### Information supplied
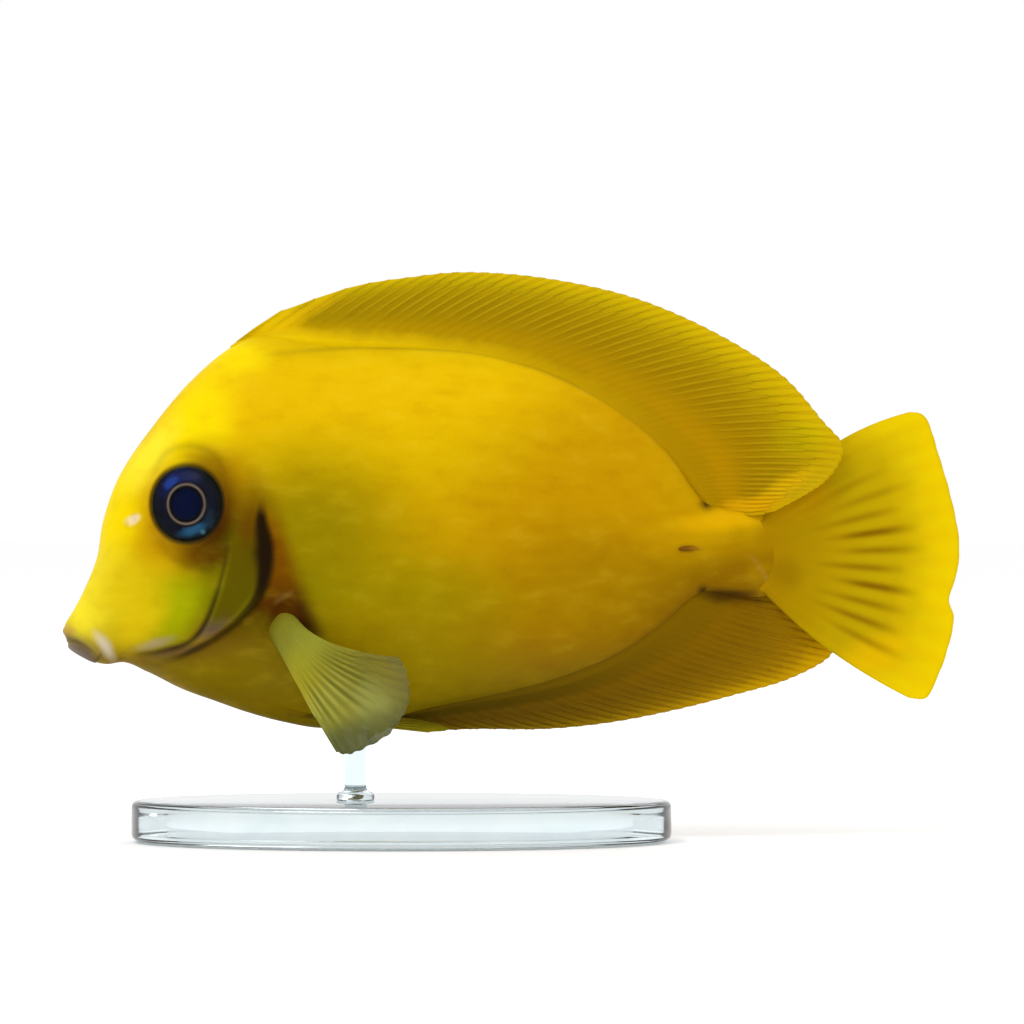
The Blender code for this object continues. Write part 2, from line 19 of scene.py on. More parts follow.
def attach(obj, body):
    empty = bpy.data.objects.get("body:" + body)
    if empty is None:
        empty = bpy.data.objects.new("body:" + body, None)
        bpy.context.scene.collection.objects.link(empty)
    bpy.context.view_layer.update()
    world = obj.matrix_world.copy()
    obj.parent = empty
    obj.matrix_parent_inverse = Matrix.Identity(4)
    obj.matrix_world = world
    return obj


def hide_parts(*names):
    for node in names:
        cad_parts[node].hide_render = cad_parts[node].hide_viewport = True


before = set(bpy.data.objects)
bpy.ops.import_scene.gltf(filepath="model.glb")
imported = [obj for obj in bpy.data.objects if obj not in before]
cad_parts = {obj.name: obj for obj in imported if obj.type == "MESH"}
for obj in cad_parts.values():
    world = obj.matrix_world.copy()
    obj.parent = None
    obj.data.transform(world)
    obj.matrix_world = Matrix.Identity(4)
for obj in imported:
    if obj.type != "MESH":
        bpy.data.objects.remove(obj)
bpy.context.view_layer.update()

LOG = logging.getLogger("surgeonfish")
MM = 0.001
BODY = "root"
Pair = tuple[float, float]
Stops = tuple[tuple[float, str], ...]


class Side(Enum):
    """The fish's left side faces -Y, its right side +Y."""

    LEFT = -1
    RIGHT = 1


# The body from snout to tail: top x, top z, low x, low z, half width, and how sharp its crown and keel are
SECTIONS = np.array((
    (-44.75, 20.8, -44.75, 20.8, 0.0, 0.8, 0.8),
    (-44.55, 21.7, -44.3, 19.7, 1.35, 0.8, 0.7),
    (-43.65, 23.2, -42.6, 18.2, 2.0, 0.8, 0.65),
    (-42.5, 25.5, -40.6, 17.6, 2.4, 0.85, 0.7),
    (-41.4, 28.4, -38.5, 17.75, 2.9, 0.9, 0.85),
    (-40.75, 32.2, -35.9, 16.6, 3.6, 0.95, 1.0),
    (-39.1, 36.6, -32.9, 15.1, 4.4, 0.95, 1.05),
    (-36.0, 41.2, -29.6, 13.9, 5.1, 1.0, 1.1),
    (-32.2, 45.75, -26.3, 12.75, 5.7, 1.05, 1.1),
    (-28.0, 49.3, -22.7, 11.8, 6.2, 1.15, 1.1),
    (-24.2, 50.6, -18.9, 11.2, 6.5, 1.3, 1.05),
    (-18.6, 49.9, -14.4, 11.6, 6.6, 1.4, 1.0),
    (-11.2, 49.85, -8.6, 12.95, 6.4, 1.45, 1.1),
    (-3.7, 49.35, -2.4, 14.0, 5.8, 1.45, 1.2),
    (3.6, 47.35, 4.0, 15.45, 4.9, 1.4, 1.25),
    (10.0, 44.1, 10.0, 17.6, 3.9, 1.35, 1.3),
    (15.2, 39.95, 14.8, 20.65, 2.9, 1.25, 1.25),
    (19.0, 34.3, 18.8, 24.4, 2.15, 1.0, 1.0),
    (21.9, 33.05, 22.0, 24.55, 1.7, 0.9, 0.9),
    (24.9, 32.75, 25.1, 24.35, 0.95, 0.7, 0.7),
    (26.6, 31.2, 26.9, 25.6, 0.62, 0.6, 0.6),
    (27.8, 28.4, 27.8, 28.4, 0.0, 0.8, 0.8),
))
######
● **Your goal**: Extract the full listing above without alteration.

● **Answer to this task**:
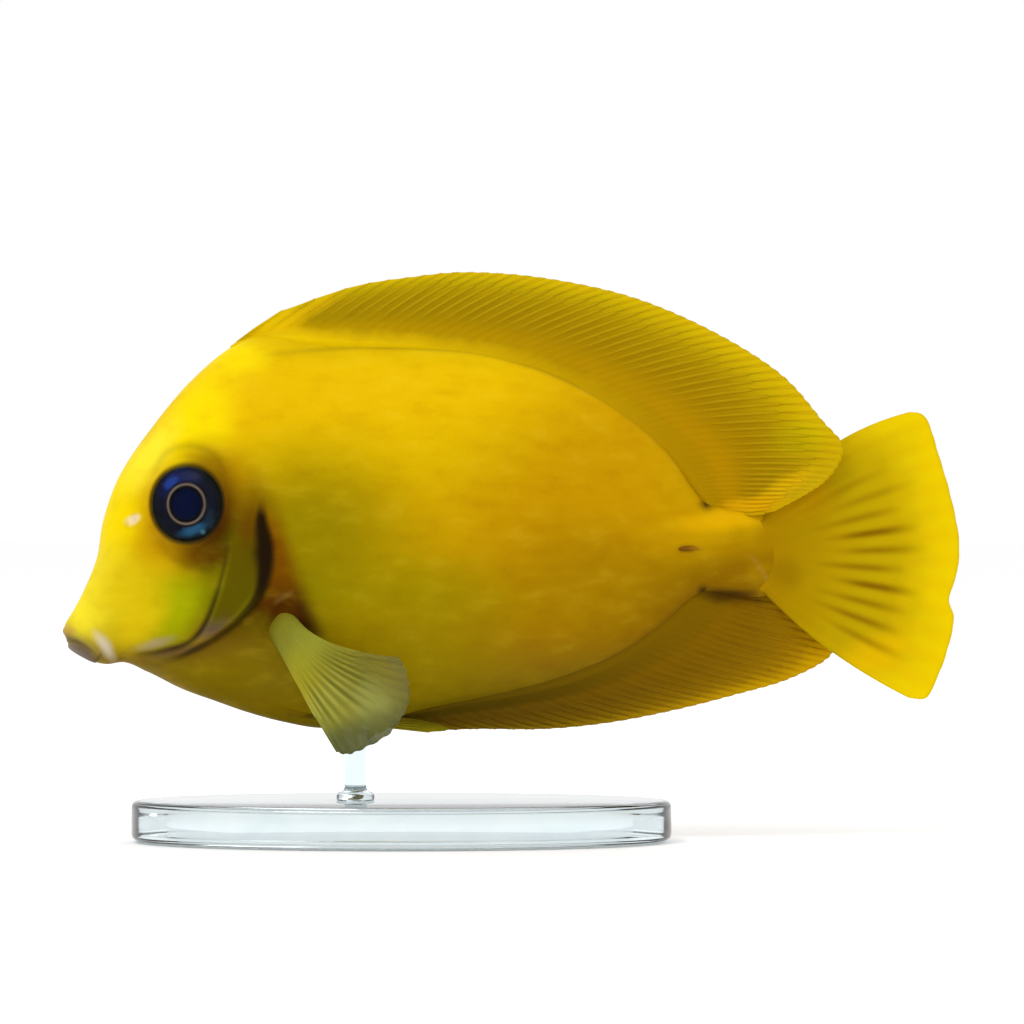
The Blender code for this object continues. Write part 2, from line 19 of scene.py on. More parts follow.
def attach(obj, body):
    empty = bpy.data.objects.get("body:" + body)
    if empty is None:
        empty = bpy.data.objects.new("body:" + body, None)
        bpy.context.scene.collection.objects.link(empty)
    bpy.context.view_layer.update()
    world = obj.matrix_world.copy()
    obj.parent = empty
    obj.matrix_parent_inverse = Matrix.Identity(4)
    obj.matrix_world = world
    return obj


def hide_parts(*names):
    for node in names:
        cad_parts[node].hide_render = cad_parts[node].hide_viewport = True


before = set(bpy.data.objects)
bpy.ops.import_scene.gltf(filepath="model.glb")
imported = [obj for obj in bpy.data.objects if obj not in before]
cad_parts = {obj.name: obj for obj in imported if obj.type == "MESH"}
for obj in cad_parts.values():
    world = obj.matrix_world.copy()
    obj.parent = None
    obj.data.transform(world)
    obj.matrix_world = Matrix.Identity(4)
for obj in imported:
    if obj.type != "MESH":
        bpy.data.objects.remove(obj)
bpy.context.view_layer.update()

LOG = logging.getLogger("surgeonfish")
MM = 0.001
BODY = "root"
Pair = tuple[float, float]
Stops = tuple[tuple[float, str], ...]


class Side(Enum):
    """The fish's left side faces -Y, its right side +Y."""

    LEFT = -1
    RIGHT = 1


# The body from snout to tail: top x, top z, low x, low z, half width, and how sharp its crown and keel are
SECTIONS = np.array((
    (-44.75, 20.8, -44.75, 20.8, 0.0, 0.8, 0.8),
    (-44.55, 21.7, -44.3, 19.7, 1.35, 0.8, 0.7),
    (-43.65, 23.2, -42.6, 18.2, 2.0, 0.8, 0.65),
    (-42.5, 25.5, -40.6, 17.6, 2.4, 0.85, 0.7),
    (-41.4, 28.4, -38.5, 17.75, 2.9, 0.9, 0.85),
    (-40.75, 32.2, -35.9, 16.6, 3.6, 0.95, 1.0),
    (-39.1, 36.6, -32.9, 15.1, 4.4, 0.95, 1.05),
    (-36.0, 41.2, -29.6, 13.9, 5.1, 1.0, 1.1),
    (-32.2, 45.75, -26.3, 12.75, 5.7, 1.05, 1.1),
    (-28.0, 49.3, -22.7, 11.8, 6.2, 1.15, 1.1),
    (-24.2, 50.6, -18.9, 11.2, 6.5, 1.3, 1.05),
    (-18.6, 49.9, -14.4, 11.6, 6.6, 1.4, 1.0),
    (-11.2, 49.85, -8.6, 12.95, 6.4, 1.45, 1.1),
    (-3.7, 49.35, -2.4, 14.0, 5.8, 1.45, 1.2),
    (3.6, 47.35, 4.0, 15.45, 4.9, 1.4, 1.25),
    (10.0, 44.1, 10.0, 17.6, 3.9, 1.35, 1.3),
    (15.2, 39.95, 14.8, 20.65, 2.9, 1.25, 1.25),
    (19.0, 34.3, 18.8, 24.4, 2.15, 1.0, 1.0),
    (21.9, 33.05, 22.0, 24.55, 1.7, 0.9, 0.9),
    (24.9, 32.75, 25.1, 24.35, 0.95, 0.7, 0.7),
    (26.6, 31.2, 26.9, 25.6, 0.62, 0.6, 0.6),
    (27.8, 28.4, 27.8, 28.4, 0.0, 0.8, 0.8),
))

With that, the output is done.